3. Is the Commission prepared to find a lasting solution for the increased amount of teleworking undertaken by cross-border workers, one which is in line with Regulation 883/2004 and the existing bilateral tax treaties?
1 Article 45 TFEU
Answer given by Mr Schmit on behalf of the European Commission
(13 July 2022)
The level of income taxes, social security contributions and ways of financing social security differ amongst Member States. This can lead to significant inconsistencies and result in obstacles for cross-border workers. The Commission is aware and currently working on a means to help to address these issues (2).
According to Article 45 of the Treaty on the Functioning of the European Union, EU citizens are entitled to work in another Member State and enjoy equal treatment with nationals in access to employment, remuneration, working conditions (such as telework), dismissal and all other social and tax advantages.
The determination of the applicable social security legislation to workers pursuing a professional activity in two or more Member States is set out in Regulations (EC) No 883/2004 and No 987/2009 (3).
According to these rules, based on conditions (4) assessed by the national authorities, these employees may be subject to the legislation of their country of residence.
This might lead to a difference of treatment with domestic workers. Provided this is in line with national law and practice and with applicable collective agreements, it could be compatible with EC law to the extent that it is justified by the general interest of the protection of workers to whom the same legal conditions apply within the undertaking.
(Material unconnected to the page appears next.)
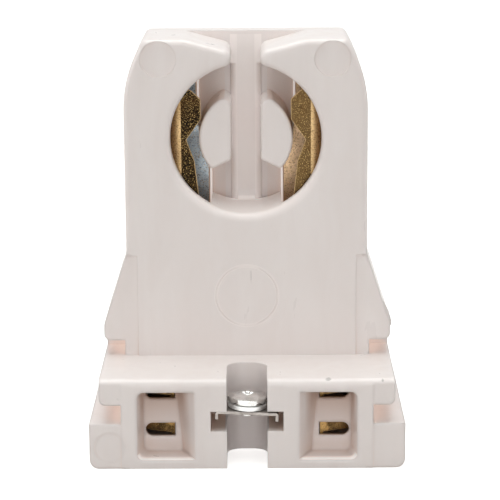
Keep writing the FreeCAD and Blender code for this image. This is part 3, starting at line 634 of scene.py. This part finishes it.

The Commission is working with the Administrative Commission for the coordination of social security systems to provide guidance to national authorities for the determination of the legislation applicable to cross-border teleworkers, and is reflecting on finding stable and long-term solutions in relation to cross-border telework, with the aim to ensure that social security rules are better adapted to the new developments regarding increasing use of telework and other hybrid forms of work, in particular for cross-border workers.
⋅1∙ Article 45 TFEU
⋅2∙ In its communication COM(2010) 769 final on ‘Removing Cross-Border Tax Obstacles for EU-Citizens’ the Commission, inter alia, proposed to establish a dialogue
with Member States’ tax administrations and stakeholders on encouraging Member States to adopt special rules for frontier workers and mobile workers that take account of the interaction of tax and social security systems in different Member States. ⋅3∙ OJ L 166, 30.4.2004, p. 1‐123 (Article 13) and OJ L 284, 30.10.2009, p. 1‐42 (Article 14). ⋅4∙ According to Regulations Regulation (EC) No 883/2004 and (EC) No 987/2009, following an overall assessment based on indicative criteria such as working time
and/or remuneration foreseen for the coming year, a share of less than 25% of the activity of an employee carried out in the Member State of residence, provides an indication that this employee does not pursue a substantial part of his activity in his country of residence and therefore is not subject to its legislation.